CA: I realize you probably mean Dazzler, but Longshot’s been around the Marvel universe a time or two. I mean, this is the guy who once stopped an alien invasion by being sexy at it.
CH: His super-attractiveness definitely enters into play, but not those specific aliens, unfortunately. There’s only room for so many threats to the Marvel Universe.
Jacopo Camagni, the artist, is so perfect for this book, because he draws really, really pretty men, and Longshot is the prettiest man. He even got a new haircut for this book!
His original haircut was, I think, based on the musician Limahl. That was in 1985, and I guess Art Adams said, “Well, that’s a haircut that’s contemporary, and that I don’t see on any other comics character!” And I think we’ve got that again. Jacopo actually cuts hair for his friends sometimes — he’s a very hip dude — and if I remember correctly, he actually based Longshot’s new haircut off one of his friend’s. In the spirit of the original, it’s hip for the time and may well look ridiculous in twenty years.
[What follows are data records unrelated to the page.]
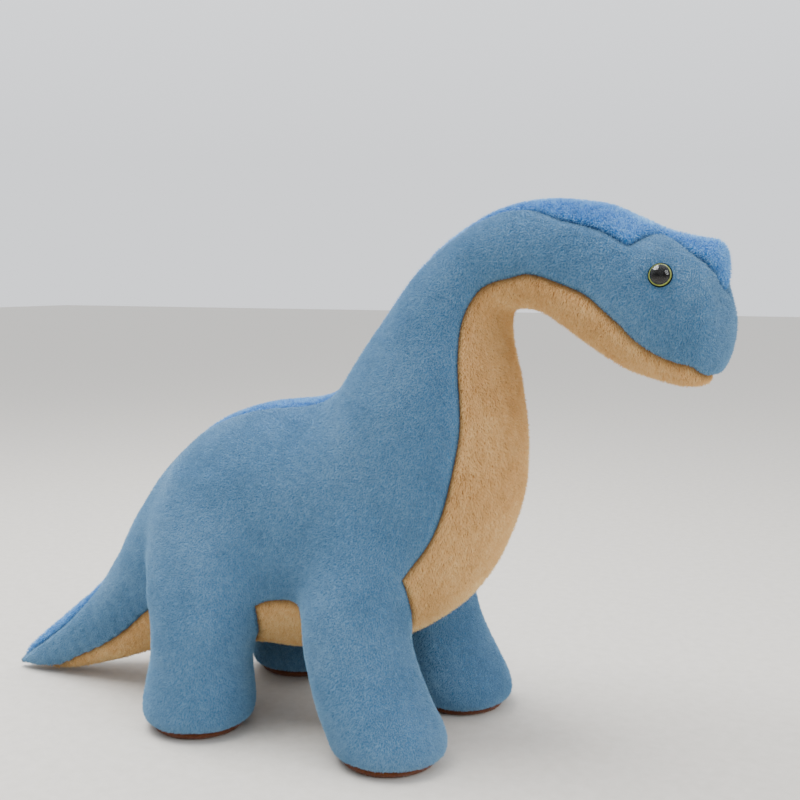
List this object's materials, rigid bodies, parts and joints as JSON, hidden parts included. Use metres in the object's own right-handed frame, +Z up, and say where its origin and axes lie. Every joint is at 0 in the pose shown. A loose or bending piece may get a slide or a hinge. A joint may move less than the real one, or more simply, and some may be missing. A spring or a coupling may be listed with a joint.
{
  "type": "stuffed dinosaur",
  "caption": "Standing plush dinosaur with a long raised neck, blunt crested head, tapered tail, tan underside, flat brown soles and domed eyes.",
  "frame": {"origin": "on the floor plane, centred under the bounding box of the standing toy", "axes": "+X towards the head, +Y towards the toy's left side, +Z up"},
  "size_m": [1, 0.3818, 0.657],
  "materials": {
    "plush_blue": "short dense blue plush pile",
    "plush_dark_blue": "short dense darker blue plush pile",
    "plush_tan": "slightly longer tan plush pile",
    "sole_pad": "flat brown suede-like plush",
    "stuffing": "white hollow polyester fibre",
    "eye_black": "glossy black moulded plastic",
    "eye_iris": "yellow-green printed ring",
    "eye_lens": "clear polished plastic dome",
    "eye_washer": "plain white plastic"
  },
  "bodies": {
    "torso": {"side_panel_right": "plush_blue", "side_panel_left": "plush_blue", "back_strip": "plush_dark_blue", "belly_panel": "plush_tan", "torso_filling": "stuffing", "inner_thigh_front_right": "plush_blue", "inner_thigh_front_left": "plush_blue", "inner_thigh_hind_right": "plush_blue", "inner_thigh_hind_left": "plush_blue"},
    "neck": {"neck_side_right": "plush_blue", "neck_side_left": "plush_blue", "neck_back_strip": "plush_dark_blue", "throat_panel": "plush_tan", "neck_filling": "stuffing"},
    "head": {"head_side_right": "plush_blue", "head_side_left": "plush_blue", "crest": "plush_dark_blue", "chin_panel": "plush_tan", "head_filling": "stuffing", "eye_back_right": "eye_black", "eye_iris_right": "eye_iris", "eye_lens_right": "eye_lens", "eye_washer_right": "eye_washer", "eye_back_left": "eye_black", "eye_iris_left": "eye_iris", "eye_lens_left": "eye_lens", "eye_washer_left": "eye_washer"},
    "tail": {"tail_side_right": "plush_blue", "tail_side_left": "plush_blue", "tail_back_strip": "plush_dark_blue", "tail_underside": "plush_tan", "tail_filling": "stuffing"},
    "leg_front_right": {"leg_outer_front_right": "plush_blue", "leg_inner_front_right": "plush_blue", "leg_filling_front_right": "stuffing", "sole_front_right": "sole_pad"},
    "leg_front_left": {"leg_outer_front_left": "plush_blue", "leg_inner_front_left": "plush_blue", "leg_filling_front_left": "stuffing", "sole_front_left": "sole_pad"},
    "leg_hind_right": {"leg_outer_hind_right": "plush_blue", "leg_inner_hind_right": "plush_blue", "leg_filling_hind_right": "stuffing", "sole_hind_right": "sole_pad"},
    "leg_hind_left": {"leg_outer_hind_left": "plush_blue", "leg_inner_hind_left": "plush_blue", "leg_filling_hind_left": "stuffing", "sole_hind_left": "sole_pad"}
  },
  "joints": [
    {"name": "neck_bend", "type": "hinge", "parent": "torso", "child": "neck", "pos_m": [0.138, 0, 0.372], "axis": [0, 1, 0], "range_deg": [-10, 12], "stiffness_Nm_per_rad": 20, "springref_deg": -1.15},
    {"name": "head_nod", "type": "hinge", "parent": "neck", "child": "head", "pos_m": [0.318, 0, 0.584], "axis": [0, 1, 0], "range_deg": [-12, 12], "stiffness_Nm_per_rad": 6, "springref_deg": -0.57},
    {"name": "tail_swing", "type": "hinge", "parent": "torso", "child": "tail", "pos_m": [-0.222, 0, 0.204], "axis": [0, 0, 1], "range_deg": [-15, 15], "stiffness_Nm_per_rad": 4},
    {"name": "front_right_leg_flex", "type": "hinge", "parent": "torso", "child": "leg_front_right", "pos_m": [0.108, -0.096, 0.218], "axis": [0, 1, 0], "range_deg": [-5, 5], "stiffness_Nm_per_rad": 15},
    {"name": "front_left_leg_flex", "type": "hinge", "parent": "torso", "child": "leg_front_left", "pos_m": [0.108, 0.096, 0.218], "axis": [0, 1, 0], "range_deg": [-5, 5], "stiffness_Nm_per_rad": 15},
    {"name": "hind_right_leg_flex", "type": "hinge", "parent": "torso", "child": "leg_hind_right", "pos_m": [-0.131, -0.112, 0.218], "axis": [0, 1, 0], "range_deg": [-6, 6], "stiffness_Nm_per_rad": 15},
    {"name": "hind_left_leg_flex", "type": "hinge", "parent": "torso", "child": "leg_hind_left", "pos_m": [-0.131, 0.112, 0.218], "axis": [0, 1, 0], "range_deg": [-6, 6], "stiffness_Nm_per_rad": 15}
  ]
}
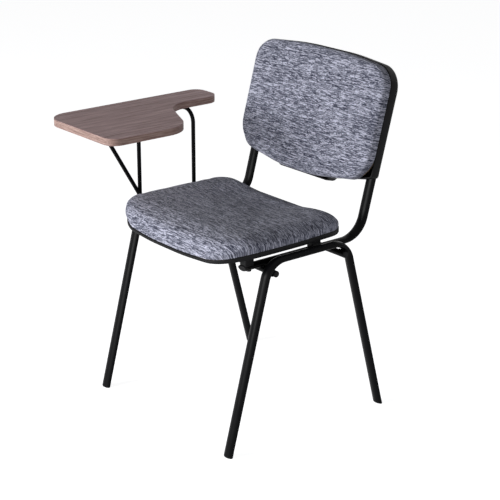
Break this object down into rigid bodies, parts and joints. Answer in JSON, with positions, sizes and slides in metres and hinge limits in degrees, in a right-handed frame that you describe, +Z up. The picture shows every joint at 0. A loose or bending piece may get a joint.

CA: Longshot is originally from the Mojoverse, and it figured heavily in his solo series and most of the arcs focused on him since then. Are we going to be seeing more of that here?
CH: I can’t really go into why, but I was advised not to get into Mojoverse stuff. So, no. It’s acknowledged that he’s from the Mojoverse, but we couldn’t use any of the other Mojoverse characters.
CA: Aside from the mechanics of the causality, what’s been the hardest part of writing Longshot and saving the Marvel Universe?
CH: The biggest challenge was coming up with the biggest threat I could to throw him against and then figure out a way for him to stop it.
CA: So, it’s not a sardonic title? He’s actually going to be saving the Marvel Universe.
CH: Yep! This isn’t Deadpool Kills the Marvel Universe, it’s not Marvel Zombies. This is the Marvel Universe proper, though we may be bringing in characters from other universes! It could be Longshot Saves the Marvel Multiverse! But it’s not.